1. This is a Letters Patent appeal arising out of proceedings taken by Mathura Ram under Section 25, Guardians and 'Wards Act.
2. The facts which have given rise to these proceedings can very briefly be stated as follows: Mathura Ram instituted a suit in the civil Court for restitution of conjugal rights. He alleged that Mt. Sheo Kumari had been married to him. The suit, it appears, was contested by Mt. Sheo Kumari who is a minor, but it was decreed and the decree of the first Court was confirmed in second appeal by this Court. After the termination of the proceedings in the civil case, Mathura Ram made an application to the District Judge in which one of the prayers was that he should be appointed guardian of his wife Mt. Sheo Kumari. That application has been refused. The other prayer made by him was that he should be given the custody of his wife. The application was opposed by Mt. Sheo Kumari. The learned District Judge under his order, dated 18th August 1934, allowed the application and directed that the custody of Mt. Sheo Kumari be given to her husband Mathura Ram. An appeal was preferred by Mt. Sheo Kumari against this order which was heard by a learned single Judge of this Court who dismissed it, and the present Letters Patent appeal has been preferred against that order. The order passed by the learned District Judge shows that the wife had, as a matter of fact, never lived with her husband. The learned Judge in his order observes:
The applicant had never had the custody of his wife. Before I had some doubt as to whether he could seek the aid of the Court under Section 25, Guardians and Wards Act. But on further consideration, I am inclined to think that there is no reason to restrict the meaning of the word 'custody' in Section 25 to the physical or actual custody of the minor. Even if the ward is in the actual custody of another person, ha or she would be under the guardian's constructive custody.

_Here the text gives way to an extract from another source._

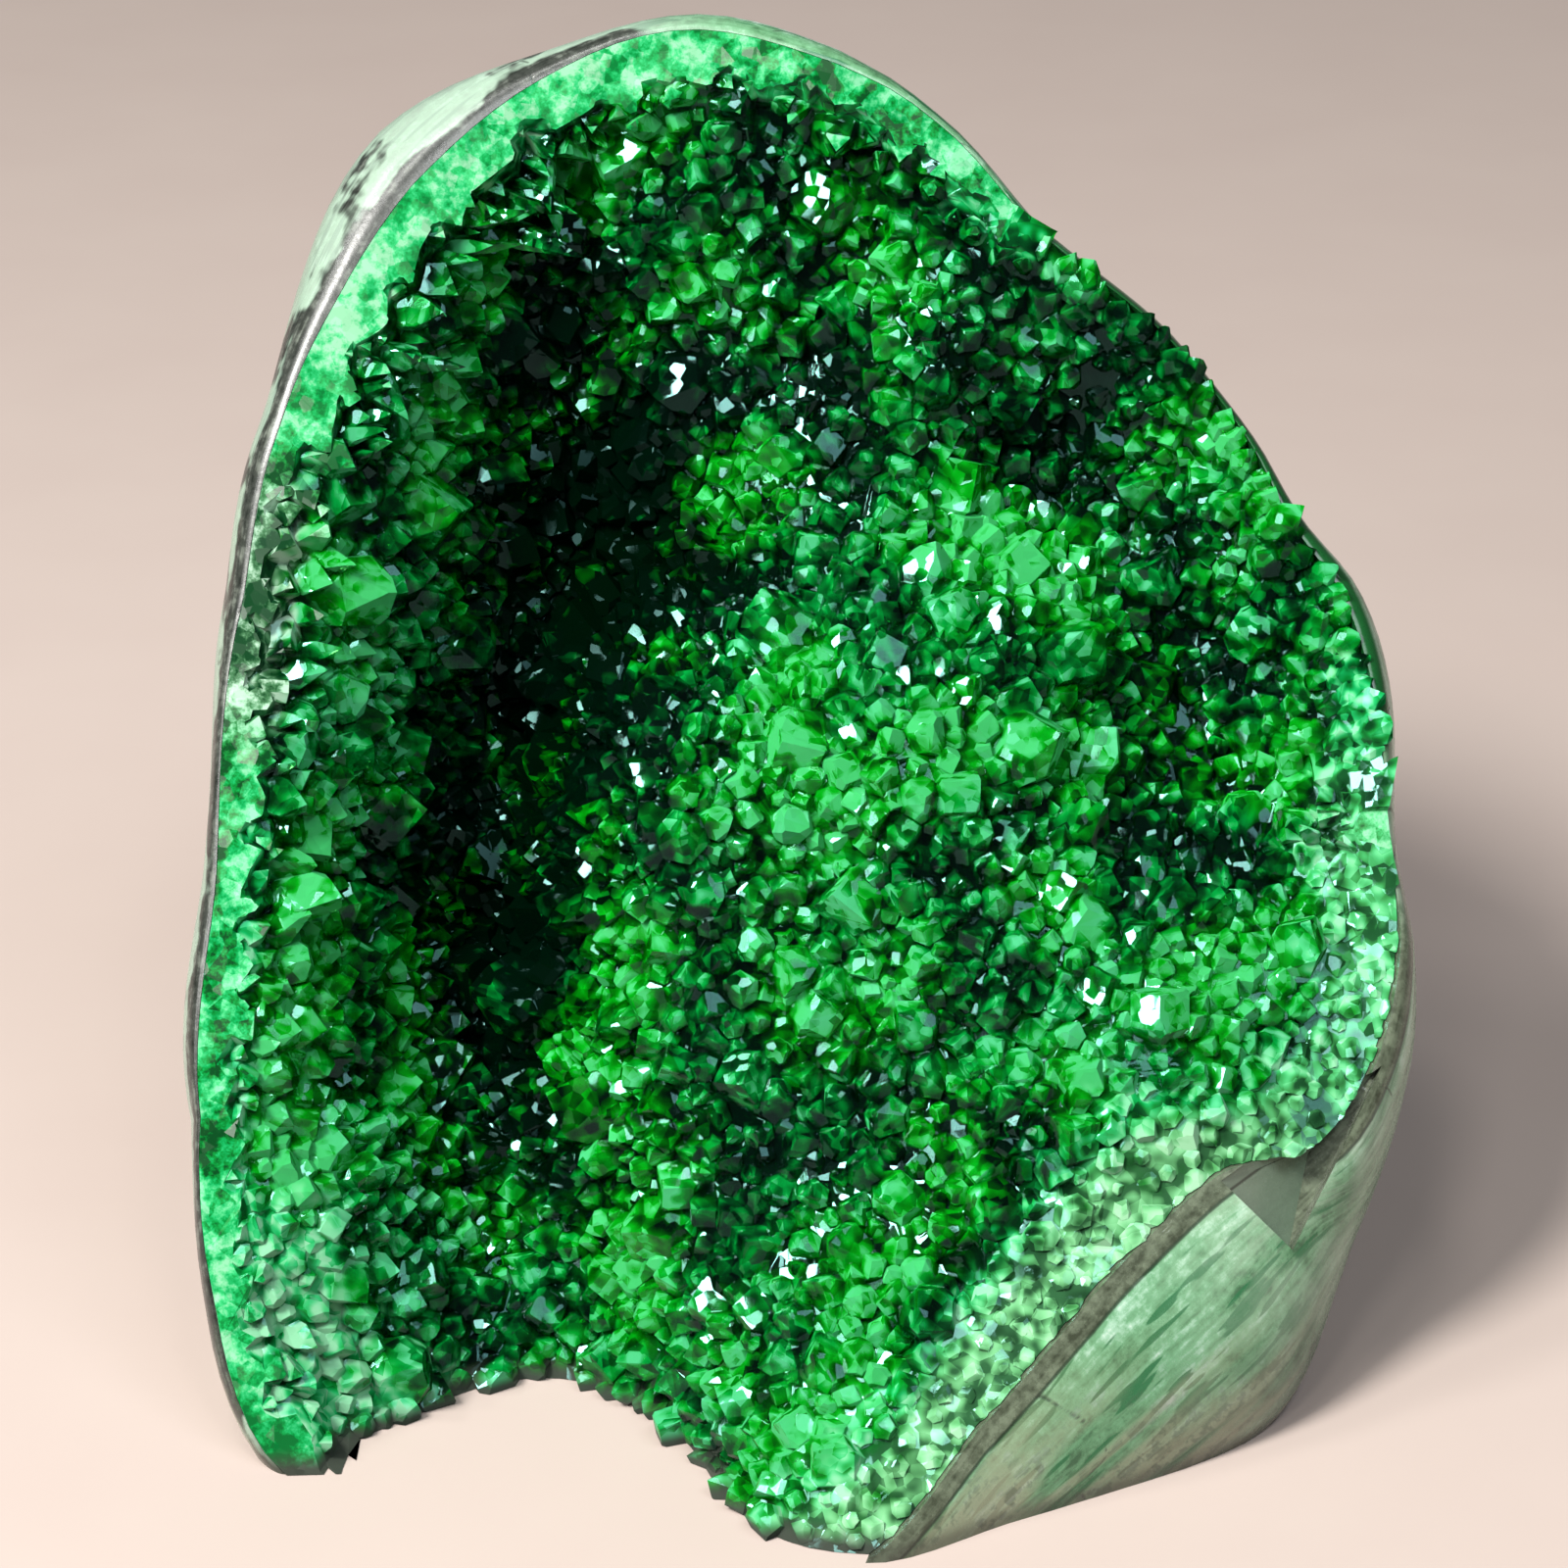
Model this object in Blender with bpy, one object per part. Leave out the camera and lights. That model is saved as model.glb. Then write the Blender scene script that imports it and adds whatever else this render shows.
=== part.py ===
"""Freestanding quartz geode: a ground rock shell, sawn flat to stand on, lined with a crust of crystals.

The shell and the crust are drawn in a face frame that leans back with the open side. In it u runs to the
right, v up the lean and n out of the face, and world_point turns the three into metres with +Z up.
"""

import math
import random

import bmesh
import bpy
import numpy as np
from mathutils import Matrix, Vector

# Placing of the face frame. The lean is measured from the vertical.
LEAN = math.radians(25.0)
FACE_CENTRE = (0.0, 0.052)
ORIGIN_SHIFT = (0.0018, 0.0295)

# Border of the face: direction from the face centre in degrees, then in metres the radius and height of
# the crust's border, and the radius and height at which the shell is widest.
BORDER = (
    (-176.0, 0.0462, -0.0010, 0.0475, -0.0060),
    (-154.0, 0.0526, 0.0000, 0.0544, -0.0050),
    (-141.0, 0.0595, 0.0000, 0.0616, -0.0040),
    (-130.0, 0.0655, 0.0000, 0.0667, -0.0040),
    (-113.0, 0.0660, 0.0000, 0.0680, -0.0060),
    (-96.0, 0.0635, 0.0080, 0.0670, -0.0060),
    (-83.0, 0.0574, 0.0115, 0.0660, -0.0060),
    (-72.0, 0.0497, 0.0090, 0.0650, -0.0080),
    (-58.0, 0.0448, 0.0065, 0.0635, -0.0090),
    (-47.0, 0.0436, 0.0040, 0.0622, -0.0090),
    (-37.0, 0.0449, 0.0020, 0.0594, -0.0100),
    (-31.0, 0.0502, 0.0000, 0.0578, -0.0100),
    (-23.0, 0.0517, -0.0020, 0.0557, -0.0100),
    (-10.0, 0.0514, -0.0050, 0.0528, -0.0110),
    (-1.0, 0.0498, -0.0070, 0.0510, -0.0120),
    (12.0, 0.0502, -0.0090, 0.0514, -0.0140),
    (23.0, 0.0506, -0.0120, 0.0515, -0.0160),
    (31.0, 0.0497, -0.0130, 0.0505, -0.0170),
    (39.0, 0.0508, -0.0140, 0.0517, -0.0180),
    (52.0, 0.0524, -0.0140, 0.0533, -0.0180),
    (67.0, 0.0546, -0.0140, 0.0555, -0.0180),
    (79.0, 0.0612, -0.0130, 0.0623, -0.0170),
    (86.0, 0.0642, -0.0120, 0.0657, -0.0170),
    (97.0, 0.0674, -0.0120, 0.0692, -0.0170),
    (107.0, 0.0660, -0.0110, 0.0690, -0.0160),
    (120.0, 0.0616, -0.0080, 0.0668, -0.0150),
    (130.0, 0.0572, -0.0060, 0.0624, -0.0130),
    (141.0, 0.0530, -0.0040, 0.0560, -0.0100),
    (157.0, 0.0480, -0.0030, 0.0494, -0.0080),
)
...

3. We have heard learned Counsel appearing in this appeal on both sides, and after a consideration of the matter we are of opinion that the order passed by the learned District Judge which has been confirmed by the learned single Judge of this Court cannot be sustained. A perusal of the judgment of the learned single Judge of this Court would go to show that he himself had doubts whether an order under the provisions of Section 25, Guardians and Wards Act, was competent. He has, however, referred to several cases, and considered that he was justified in maintaining the order of the learned District Judge in view of the observations made in some of those rulings. The learned single Judge refers to the case reported in (Kakara) Tatamma v. Marina Veeraju 1930 Mad 19, in which it was held that even where the minor had never been in the custody of the guardian, in order to make the Act workable, a fiction must be imported into Section 25 whereby it is deemed that the child has been constructively in the guardian's custody and has left it. In our view the cases on which the learned single Judge of this Court relied can be distinguished. Those were cases where the question was whether a parent could be said to be in constructive custody of a minor child. The facts of the case before us are, however, altogether different. In this case the husband went to Court on the allegation that his wife, though married to him, would not come and live with him. A decree for restitution of conjugal rights has been passed against her. If the husband were to go to the civil Court with a prayer that he should be permitted to take forcible custody of his wife, such a prayer will never be granted. The husband knows that it will be futile on his part to go and move the civil Court and request that he should be allowed to take possession over the person of his wife. His only remedy would be to get an attachment against the property of his wife if she has any. It would be in our opinion altogether wrong to permit the plaintiff to achieve his object by making an application under the provisions of Section 25, Guardians and Wards Act. Section 25 enacts that:
If a ward leaves or is removed from the custody of a guardian of his person, the Court, if it is of opinion that it will be for the welfare of the ward to return to the custody of his guardian, may make an order for his return, and for the purpose of enforcing the order may cause the ward to be arrested and to be delivered into the custody of the guardian.
4. Having regard to the special circumstances of the case before us to which we have made a reference above, we are not prepared to hold that it is a case where the wife of the applicant left him or was removed from his custody. The fiction referred to above may be applicable or may be enforced in cases where the dispute is as regards the custody of a minor child removed from the custody of his parents. But it will be wrong to apply that rule to a case between husband and wife. In our opinion it will be unfair and unjust in a case of this description to pass an order that the husband should be allowed to take custody of the wife when we know that under the decree which he has obtained for restitution of conjugal rights he will not be able to get that privilege. In any case, as the matter is discretionary, we would not exercise our discretion in his favour. In these circumstances we are of opinion that this appeal should be allowed. For the reasons given above, we allow this appeal and set aside the order passed by the learned District Judge. The appellants will get their costs from the opposite party in all the Courts.